■ **Source data**
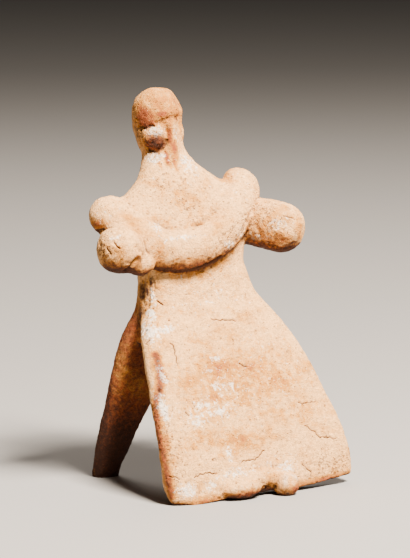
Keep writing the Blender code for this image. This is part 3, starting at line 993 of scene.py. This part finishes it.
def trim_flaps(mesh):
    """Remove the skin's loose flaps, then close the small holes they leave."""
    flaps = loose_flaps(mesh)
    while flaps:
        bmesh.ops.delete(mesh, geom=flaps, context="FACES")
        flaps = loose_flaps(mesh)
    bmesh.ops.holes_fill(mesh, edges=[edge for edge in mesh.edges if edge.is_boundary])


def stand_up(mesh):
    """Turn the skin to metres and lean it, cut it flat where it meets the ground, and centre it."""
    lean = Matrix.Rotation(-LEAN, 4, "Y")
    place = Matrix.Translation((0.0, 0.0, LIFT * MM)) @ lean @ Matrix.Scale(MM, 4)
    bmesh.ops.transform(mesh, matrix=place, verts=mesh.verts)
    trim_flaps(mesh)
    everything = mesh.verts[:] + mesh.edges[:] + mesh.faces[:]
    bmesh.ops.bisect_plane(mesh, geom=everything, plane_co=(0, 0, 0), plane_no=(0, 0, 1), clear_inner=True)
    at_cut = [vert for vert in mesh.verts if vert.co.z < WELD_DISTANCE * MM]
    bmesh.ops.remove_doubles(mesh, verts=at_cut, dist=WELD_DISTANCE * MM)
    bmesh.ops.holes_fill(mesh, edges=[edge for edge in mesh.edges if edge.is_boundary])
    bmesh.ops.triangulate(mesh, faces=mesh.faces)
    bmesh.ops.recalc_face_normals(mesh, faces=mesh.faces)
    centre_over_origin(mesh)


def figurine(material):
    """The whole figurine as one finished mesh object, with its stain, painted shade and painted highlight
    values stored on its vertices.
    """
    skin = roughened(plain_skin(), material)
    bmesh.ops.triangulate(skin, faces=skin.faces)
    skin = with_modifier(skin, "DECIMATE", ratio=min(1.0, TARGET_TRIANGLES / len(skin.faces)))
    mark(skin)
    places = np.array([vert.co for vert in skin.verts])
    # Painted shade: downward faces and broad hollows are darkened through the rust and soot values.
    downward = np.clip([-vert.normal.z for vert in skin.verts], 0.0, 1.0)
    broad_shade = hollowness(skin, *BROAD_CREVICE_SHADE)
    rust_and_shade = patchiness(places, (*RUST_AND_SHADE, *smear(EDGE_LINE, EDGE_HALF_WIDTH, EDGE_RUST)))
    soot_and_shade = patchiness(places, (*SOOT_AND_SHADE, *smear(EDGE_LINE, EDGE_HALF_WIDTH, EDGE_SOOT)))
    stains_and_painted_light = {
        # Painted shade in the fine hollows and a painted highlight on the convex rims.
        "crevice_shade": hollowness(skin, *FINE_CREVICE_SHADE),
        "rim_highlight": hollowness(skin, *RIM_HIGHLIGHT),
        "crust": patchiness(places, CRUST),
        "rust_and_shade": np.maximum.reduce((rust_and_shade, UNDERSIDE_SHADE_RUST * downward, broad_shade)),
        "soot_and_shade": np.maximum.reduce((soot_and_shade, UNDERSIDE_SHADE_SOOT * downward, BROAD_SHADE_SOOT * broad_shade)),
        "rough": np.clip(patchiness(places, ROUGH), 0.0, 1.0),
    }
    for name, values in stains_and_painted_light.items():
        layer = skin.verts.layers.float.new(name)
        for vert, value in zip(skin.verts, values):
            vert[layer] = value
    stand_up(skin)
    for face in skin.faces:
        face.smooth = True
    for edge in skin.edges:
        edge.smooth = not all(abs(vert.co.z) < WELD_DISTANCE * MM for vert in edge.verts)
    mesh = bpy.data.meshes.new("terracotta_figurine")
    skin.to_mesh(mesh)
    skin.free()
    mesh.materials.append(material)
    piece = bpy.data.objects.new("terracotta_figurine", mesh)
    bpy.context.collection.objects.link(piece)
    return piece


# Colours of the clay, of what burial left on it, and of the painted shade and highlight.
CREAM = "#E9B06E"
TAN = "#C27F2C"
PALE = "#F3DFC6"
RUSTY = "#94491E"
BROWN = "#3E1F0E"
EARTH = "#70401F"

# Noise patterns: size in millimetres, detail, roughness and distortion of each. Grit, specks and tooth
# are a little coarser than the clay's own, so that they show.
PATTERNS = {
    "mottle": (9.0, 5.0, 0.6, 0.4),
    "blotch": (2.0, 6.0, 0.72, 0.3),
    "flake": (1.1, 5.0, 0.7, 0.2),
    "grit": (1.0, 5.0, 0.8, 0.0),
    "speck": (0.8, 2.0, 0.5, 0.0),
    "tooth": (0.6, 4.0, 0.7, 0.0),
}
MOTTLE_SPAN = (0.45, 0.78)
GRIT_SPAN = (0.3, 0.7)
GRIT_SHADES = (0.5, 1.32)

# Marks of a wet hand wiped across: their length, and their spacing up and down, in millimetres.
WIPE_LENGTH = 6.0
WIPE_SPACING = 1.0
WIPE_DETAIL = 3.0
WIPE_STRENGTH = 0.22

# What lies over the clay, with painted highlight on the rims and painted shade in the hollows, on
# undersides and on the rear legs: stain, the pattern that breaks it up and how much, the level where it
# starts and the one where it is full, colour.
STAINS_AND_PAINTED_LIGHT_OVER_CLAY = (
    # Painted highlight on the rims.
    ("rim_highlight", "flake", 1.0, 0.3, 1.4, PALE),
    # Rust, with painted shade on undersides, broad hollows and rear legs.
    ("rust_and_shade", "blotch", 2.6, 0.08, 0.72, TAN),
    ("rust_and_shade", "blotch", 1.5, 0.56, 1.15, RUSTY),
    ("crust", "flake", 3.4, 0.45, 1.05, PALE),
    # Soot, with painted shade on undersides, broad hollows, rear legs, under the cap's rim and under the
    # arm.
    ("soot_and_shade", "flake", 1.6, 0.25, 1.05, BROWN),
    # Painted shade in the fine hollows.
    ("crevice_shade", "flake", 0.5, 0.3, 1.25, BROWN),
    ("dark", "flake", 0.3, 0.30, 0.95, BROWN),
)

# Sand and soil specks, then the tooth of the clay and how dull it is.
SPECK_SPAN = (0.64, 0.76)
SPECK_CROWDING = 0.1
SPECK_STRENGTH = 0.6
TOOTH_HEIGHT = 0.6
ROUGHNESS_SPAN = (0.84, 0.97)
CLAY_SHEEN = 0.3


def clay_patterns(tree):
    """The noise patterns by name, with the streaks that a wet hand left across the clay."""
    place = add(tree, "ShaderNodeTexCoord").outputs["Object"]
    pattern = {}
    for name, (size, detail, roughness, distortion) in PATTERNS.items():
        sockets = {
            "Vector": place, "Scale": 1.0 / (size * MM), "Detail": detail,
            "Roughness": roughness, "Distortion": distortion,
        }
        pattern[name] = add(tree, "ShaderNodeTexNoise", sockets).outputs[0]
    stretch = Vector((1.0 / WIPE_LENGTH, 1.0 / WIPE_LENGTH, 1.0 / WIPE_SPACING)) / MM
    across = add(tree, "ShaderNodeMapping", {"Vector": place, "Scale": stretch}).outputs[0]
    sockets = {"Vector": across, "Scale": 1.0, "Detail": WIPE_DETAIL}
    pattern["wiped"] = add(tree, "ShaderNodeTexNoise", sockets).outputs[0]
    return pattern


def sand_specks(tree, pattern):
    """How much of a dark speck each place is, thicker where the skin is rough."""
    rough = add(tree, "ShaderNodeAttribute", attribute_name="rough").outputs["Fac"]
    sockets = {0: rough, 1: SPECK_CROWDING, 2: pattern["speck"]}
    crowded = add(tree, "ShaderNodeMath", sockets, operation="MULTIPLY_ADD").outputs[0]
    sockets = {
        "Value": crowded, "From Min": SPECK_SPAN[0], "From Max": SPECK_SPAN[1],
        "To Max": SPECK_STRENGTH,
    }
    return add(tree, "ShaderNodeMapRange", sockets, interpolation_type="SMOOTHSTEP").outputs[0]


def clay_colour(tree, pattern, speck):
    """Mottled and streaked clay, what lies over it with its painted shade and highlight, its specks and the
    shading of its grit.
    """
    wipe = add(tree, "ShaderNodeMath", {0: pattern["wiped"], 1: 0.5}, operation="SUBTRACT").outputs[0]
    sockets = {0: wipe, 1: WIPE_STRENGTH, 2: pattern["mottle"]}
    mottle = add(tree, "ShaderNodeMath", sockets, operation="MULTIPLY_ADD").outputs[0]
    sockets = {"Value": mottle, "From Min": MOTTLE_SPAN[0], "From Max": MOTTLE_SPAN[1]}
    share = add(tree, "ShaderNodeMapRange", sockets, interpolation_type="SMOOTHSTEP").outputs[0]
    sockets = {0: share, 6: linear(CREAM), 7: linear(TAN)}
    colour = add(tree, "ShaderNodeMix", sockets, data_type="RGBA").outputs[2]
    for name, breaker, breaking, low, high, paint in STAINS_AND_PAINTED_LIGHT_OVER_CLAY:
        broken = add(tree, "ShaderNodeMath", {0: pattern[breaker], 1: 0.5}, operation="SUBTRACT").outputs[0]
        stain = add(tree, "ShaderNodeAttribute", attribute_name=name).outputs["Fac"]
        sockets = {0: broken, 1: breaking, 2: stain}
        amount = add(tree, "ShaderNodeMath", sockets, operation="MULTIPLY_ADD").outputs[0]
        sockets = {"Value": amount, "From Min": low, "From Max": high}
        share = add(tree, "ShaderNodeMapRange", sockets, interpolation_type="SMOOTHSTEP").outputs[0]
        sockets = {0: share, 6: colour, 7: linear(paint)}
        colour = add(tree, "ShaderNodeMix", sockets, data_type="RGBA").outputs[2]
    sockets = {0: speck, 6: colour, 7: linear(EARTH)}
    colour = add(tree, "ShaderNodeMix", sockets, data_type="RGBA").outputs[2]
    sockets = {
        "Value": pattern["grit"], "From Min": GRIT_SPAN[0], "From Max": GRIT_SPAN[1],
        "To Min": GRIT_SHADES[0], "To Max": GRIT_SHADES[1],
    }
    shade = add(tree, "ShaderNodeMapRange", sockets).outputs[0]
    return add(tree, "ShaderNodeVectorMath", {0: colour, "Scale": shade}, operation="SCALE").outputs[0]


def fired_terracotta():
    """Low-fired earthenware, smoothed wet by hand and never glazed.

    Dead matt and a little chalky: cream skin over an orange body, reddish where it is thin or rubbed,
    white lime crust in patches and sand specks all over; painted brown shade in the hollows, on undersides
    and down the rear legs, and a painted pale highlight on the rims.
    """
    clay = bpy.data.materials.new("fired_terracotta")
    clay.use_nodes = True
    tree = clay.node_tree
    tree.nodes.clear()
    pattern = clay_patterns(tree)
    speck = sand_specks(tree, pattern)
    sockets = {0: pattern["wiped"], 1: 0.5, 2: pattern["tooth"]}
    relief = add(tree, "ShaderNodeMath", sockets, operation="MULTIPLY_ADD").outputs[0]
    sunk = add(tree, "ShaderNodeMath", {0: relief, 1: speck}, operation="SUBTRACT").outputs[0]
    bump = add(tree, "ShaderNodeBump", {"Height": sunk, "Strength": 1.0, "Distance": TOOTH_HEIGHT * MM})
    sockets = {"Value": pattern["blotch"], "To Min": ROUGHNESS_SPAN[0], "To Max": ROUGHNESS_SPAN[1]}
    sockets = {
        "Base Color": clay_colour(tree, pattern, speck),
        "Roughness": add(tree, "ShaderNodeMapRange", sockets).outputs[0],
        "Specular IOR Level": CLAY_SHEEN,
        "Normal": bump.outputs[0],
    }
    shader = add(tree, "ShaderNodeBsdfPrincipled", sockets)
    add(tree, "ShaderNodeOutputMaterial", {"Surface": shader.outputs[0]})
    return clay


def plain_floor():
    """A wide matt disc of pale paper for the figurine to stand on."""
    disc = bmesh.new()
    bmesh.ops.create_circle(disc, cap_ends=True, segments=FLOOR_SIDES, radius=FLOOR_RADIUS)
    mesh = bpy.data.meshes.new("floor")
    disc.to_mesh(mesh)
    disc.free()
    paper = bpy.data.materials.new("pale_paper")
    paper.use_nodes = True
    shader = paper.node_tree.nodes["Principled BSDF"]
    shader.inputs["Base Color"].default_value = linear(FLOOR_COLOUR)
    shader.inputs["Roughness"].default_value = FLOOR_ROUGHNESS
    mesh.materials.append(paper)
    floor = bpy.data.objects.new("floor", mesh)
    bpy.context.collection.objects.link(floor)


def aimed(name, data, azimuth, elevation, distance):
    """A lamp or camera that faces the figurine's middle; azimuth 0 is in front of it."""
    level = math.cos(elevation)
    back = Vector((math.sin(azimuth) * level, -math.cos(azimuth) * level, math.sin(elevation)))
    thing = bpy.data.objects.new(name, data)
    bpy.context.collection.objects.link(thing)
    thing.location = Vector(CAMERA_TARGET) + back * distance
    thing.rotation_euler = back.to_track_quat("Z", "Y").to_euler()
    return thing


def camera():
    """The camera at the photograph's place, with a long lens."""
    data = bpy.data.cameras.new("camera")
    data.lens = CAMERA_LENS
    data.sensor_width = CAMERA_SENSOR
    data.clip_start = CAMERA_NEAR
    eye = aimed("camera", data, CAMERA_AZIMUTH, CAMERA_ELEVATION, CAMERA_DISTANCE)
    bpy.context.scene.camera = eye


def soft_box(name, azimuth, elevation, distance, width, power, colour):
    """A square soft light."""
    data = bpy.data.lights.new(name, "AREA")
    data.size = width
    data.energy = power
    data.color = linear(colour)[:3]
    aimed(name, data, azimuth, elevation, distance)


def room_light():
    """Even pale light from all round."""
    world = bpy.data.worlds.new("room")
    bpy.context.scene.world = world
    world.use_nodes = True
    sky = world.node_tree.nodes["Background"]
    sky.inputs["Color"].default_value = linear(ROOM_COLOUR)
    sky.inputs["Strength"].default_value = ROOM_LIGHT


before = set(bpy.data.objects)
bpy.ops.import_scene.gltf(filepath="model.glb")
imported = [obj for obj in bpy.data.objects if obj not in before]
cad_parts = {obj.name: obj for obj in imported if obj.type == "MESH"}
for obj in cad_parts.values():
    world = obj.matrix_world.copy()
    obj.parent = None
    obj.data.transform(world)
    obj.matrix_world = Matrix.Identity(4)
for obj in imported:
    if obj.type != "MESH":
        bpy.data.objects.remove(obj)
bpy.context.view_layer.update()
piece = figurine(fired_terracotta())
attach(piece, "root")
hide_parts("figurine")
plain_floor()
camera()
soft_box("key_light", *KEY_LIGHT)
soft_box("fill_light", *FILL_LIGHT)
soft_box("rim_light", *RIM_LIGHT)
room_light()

■ **Exercise goal**
Include the first line, the line containing "centre_over_origin(mesh)", and every line between them, copied exactly from the material above; output no other line.

■ **The completed task**
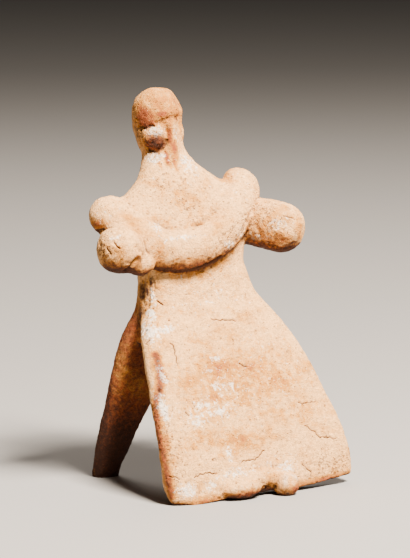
Keep writing the Blender code for this image. This is part 3, starting at line 993 of scene.py. This part finishes it.
def trim_flaps(mesh):
    """Remove the skin's loose flaps, then close the small holes they leave."""
    flaps = loose_flaps(mesh)
    while flaps:
        bmesh.ops.delete(mesh, geom=flaps, context="FACES")
        flaps = loose_flaps(mesh)
    bmesh.ops.holes_fill(mesh, edges=[edge for edge in mesh.edges if edge.is_boundary])


def stand_up(mesh):
    """Turn the skin to metres and lean it, cut it flat where it meets the ground, and centre it."""
    lean = Matrix.Rotation(-LEAN, 4, "Y")
    place = Matrix.Translation((0.0, 0.0, LIFT * MM)) @ lean @ Matrix.Scale(MM, 4)
    bmesh.ops.transform(mesh, matrix=place, verts=mesh.verts)
    trim_flaps(mesh)
    everything = mesh.verts[:] + mesh.edges[:] + mesh.faces[:]
    bmesh.ops.bisect_plane(mesh, geom=everything, plane_co=(0, 0, 0), plane_no=(0, 0, 1), clear_inner=True)
    at_cut = [vert for vert in mesh.verts if vert.co.z < WELD_DISTANCE * MM]
    bmesh.ops.remove_doubles(mesh, verts=at_cut, dist=WELD_DISTANCE * MM)
    bmesh.ops.holes_fill(mesh, edges=[edge for edge in mesh.edges if edge.is_boundary])
    bmesh.ops.triangulate(mesh, faces=mesh.faces)
    bmesh.ops.recalc_face_normals(mesh, faces=mesh.faces)
    centre_over_origin(mesh)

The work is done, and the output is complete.